>> START
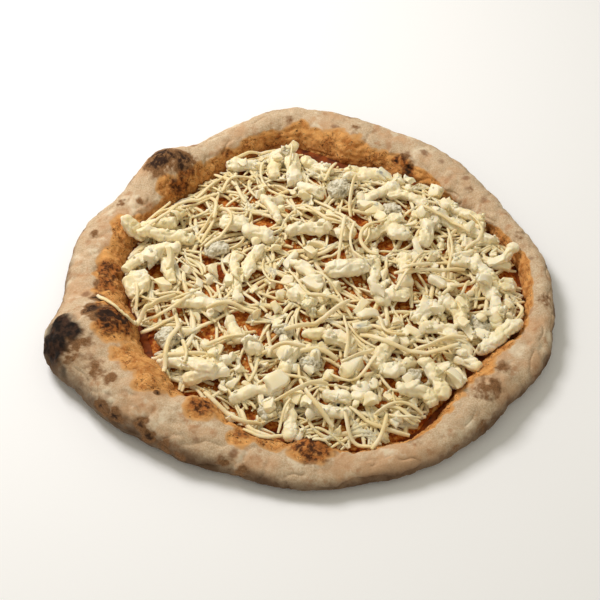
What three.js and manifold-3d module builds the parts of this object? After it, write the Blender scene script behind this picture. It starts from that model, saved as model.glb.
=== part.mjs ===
// A four cheese pizza, hand stretched, with a raised and blistered rim.
// A round of dough carries a thin spread of tomato sauce, a bed of grated cheese, soft strips and
// lumps of mozzarella laid over it, and crumbled pieces of blue cheese between them.
// Millimetres, +Z up. The origin is the middle of the footprint, on the surface that it lies on.
// Angles are in degrees, anticlockwise from +X as seen from above.

import * as THREE from 'three';
import { mergeVertices } from 'three/addons/utils/BufferGeometryUtils.js';
import Module from 'manifold-3d';

const wasm = await Module();
wasm.setup();

// ---- driving dimensions ----------------------------------------------------------------------

const RIM_RADIUS = 140;        // outer radius of the dough before its uneven lobes
const FOOT_RADIUS = 110.9;     // radius where the raised rim meets the flat middle
const RIM_HEIGHT = 18.5;       // height of the rim's crest before its lobes
const BASE_THICKNESS = 4;      // flat dough under the sauce
const UNDERCUT = 9;            // how far the rim overhangs the spot that it lies on
const CREST_SHARE = 0.46;      // crest's distance from the outer edge, as a share of the rim's width
const GIRTH_SHARE = 0.42;      // height of the rim's widest line, as a share of the crest's height
const SAUCE_THICKNESS = 1.5;
const BED_THICKNESS = 4.6;     // grated cheese in the middle, without its loose ends
const BED_INSET = 7;           // bare sauce left between the grated cheese and the rim's foot
const SHRED_WIDTH = 2.5;       // one shred of grated cheese
const GAP = 0.35;              // clearance between pieces that lie on each other

// Uneven places of the dough: [angle, change in mm, half width in degrees].
const OUTLINE_LOBES = [
  [0, 7.2, 15], [28, -1.8, 16], [50, 2.6, 16], [90, 9, 15], [119, -6.7, 10], [135, -1.4, 7], [148, -5.5, 11],
  [202, 13.1, 11], [221, 9.1, 13], [242, 4.6, 12], [272, 7.4, 16], [302, 9.6, 18], [336, 11.9, 14],
];
const FOOT_LOBES = [
  [3, 17.7, 20], [35, 4.1, 22], [68, -3, 14], [96, 8.9, 12], [134, -8.1, 16], [160, -4.6, 16],
  [197, -9.4, 20], [235, -1.6, 22], [280, 15.3, 18], [300, 13, 12], [319, 7.3, 11], [343, 13.6, 12],
];
const CREST_LOBES = [
  [15, -1, 20], [88, 3.5, 30], [134, 6, 10], [165, 1.5, 14], [202, 6, 13], [228, 8, 18], [276, -4.5, 26],
];

// Blown bubbles of the rim: [x, y, z, radius, how far it swells].
const BUBBLES = [
  [-130, -53, 15, 21, 6],      // the charred one at the left
  [-106, -43, 18, 13, 5],
  [-85, -79, 14, 13, 6],
  [-54, -99, 10, 9, 6],
  [7, -127, 9, 11, 5],
  [97, -91, 12, 16, 4],
  [-83, 88, 19, 13, 4],        // the tall one at the upper left
  [-70, 83, 15, 9, 3],
  [82, 72, 11, 14, 3],
  [31, 109, 12, 11, 2.5],
];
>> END
→ **EXERCISE TASK**
Write out the whole listing exactly.

→ **THE COMPLETED TASK**
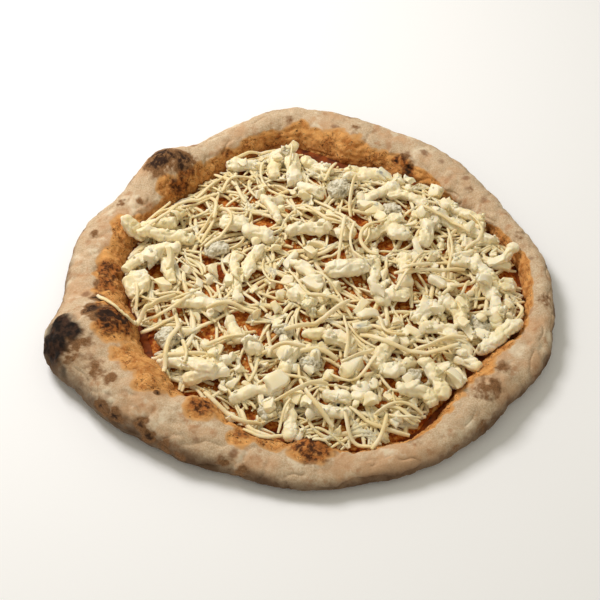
What three.js and manifold-3d module builds the parts of this object? After it, write the Blender scene script behind this picture. It starts from that model, saved as model.glb.
=== part.mjs ===
// A four cheese pizza, hand stretched, with a raised and blistered rim.
// A round of dough carries a thin spread of tomato sauce, a bed of grated cheese, soft strips and
// lumps of mozzarella laid over it, and crumbled pieces of blue cheese between them.
// Millimetres, +Z up. The origin is the middle of the footprint, on the surface that it lies on.
// Angles are in degrees, anticlockwise from +X as seen from above.

import * as THREE from 'three';
import { mergeVertices } from 'three/addons/utils/BufferGeometryUtils.js';
import Module from 'manifold-3d';

const wasm = await Module();
wasm.setup();

// ---- driving dimensions ----------------------------------------------------------------------

const RIM_RADIUS = 140;        // outer radius of the dough before its uneven lobes
const FOOT_RADIUS = 110.9;     // radius where the raised rim meets the flat middle
const RIM_HEIGHT = 18.5;       // height of the rim's crest before its lobes
const BASE_THICKNESS = 4;      // flat dough under the sauce
const UNDERCUT = 9;            // how far the rim overhangs the spot that it lies on
const CREST_SHARE = 0.46;      // crest's distance from the outer edge, as a share of the rim's width
const GIRTH_SHARE = 0.42;      // height of the rim's widest line, as a share of the crest's height
const SAUCE_THICKNESS = 1.5;
const BED_THICKNESS = 4.6;     // grated cheese in the middle, without its loose ends
const BED_INSET = 7;           // bare sauce left between the grated cheese and the rim's foot
const SHRED_WIDTH = 2.5;       // one shred of grated cheese
const GAP = 0.35;              // clearance between pieces that lie on each other

// Uneven places of the dough: [angle, change in mm, half width in degrees].
const OUTLINE_LOBES = [
  [0, 7.2, 15], [28, -1.8, 16], [50, 2.6, 16], [90, 9, 15], [119, -6.7, 10], [135, -1.4, 7], [148, -5.5, 11],
  [202, 13.1, 11], [221, 9.1, 13], [242, 4.6, 12], [272, 7.4, 16], [302, 9.6, 18], [336, 11.9, 14],
];
const FOOT_LOBES = [
  [3, 17.7, 20], [35, 4.1, 22], [68, -3, 14], [96, 8.9, 12], [134, -8.1, 16], [160, -4.6, 16],
  [197, -9.4, 20], [235, -1.6, 22], [280, 15.3, 18], [300, 13, 12], [319, 7.3, 11], [343, 13.6, 12],
];
const CREST_LOBES = [
  [15, -1, 20], [88, 3.5, 30], [134, 6, 10], [165, 1.5, 14], [202, 6, 13], [228, 8, 18], [276, -4.5, 26],
];

// Blown bubbles of the rim: [x, y, z, radius, how far it swells].
const BUBBLES = [
  [-130, -53, 15, 21, 6],      // the charred one at the left
  [-106, -43, 18, 13, 5],
  [-85, -79, 14, 13, 6],
  [-54, -99, 10, 9, 6],
  [7, -127, 9, 11, 5],
  [97, -91, 12, 16, 4],
  [-83, 88, 19, 13, 4],        // the tall one at the upper left
  [-70, 83, 15, 9, 3],
  [82, 72, 11, 14, 3],
  [31, 109, 12, 11, 2.5],
];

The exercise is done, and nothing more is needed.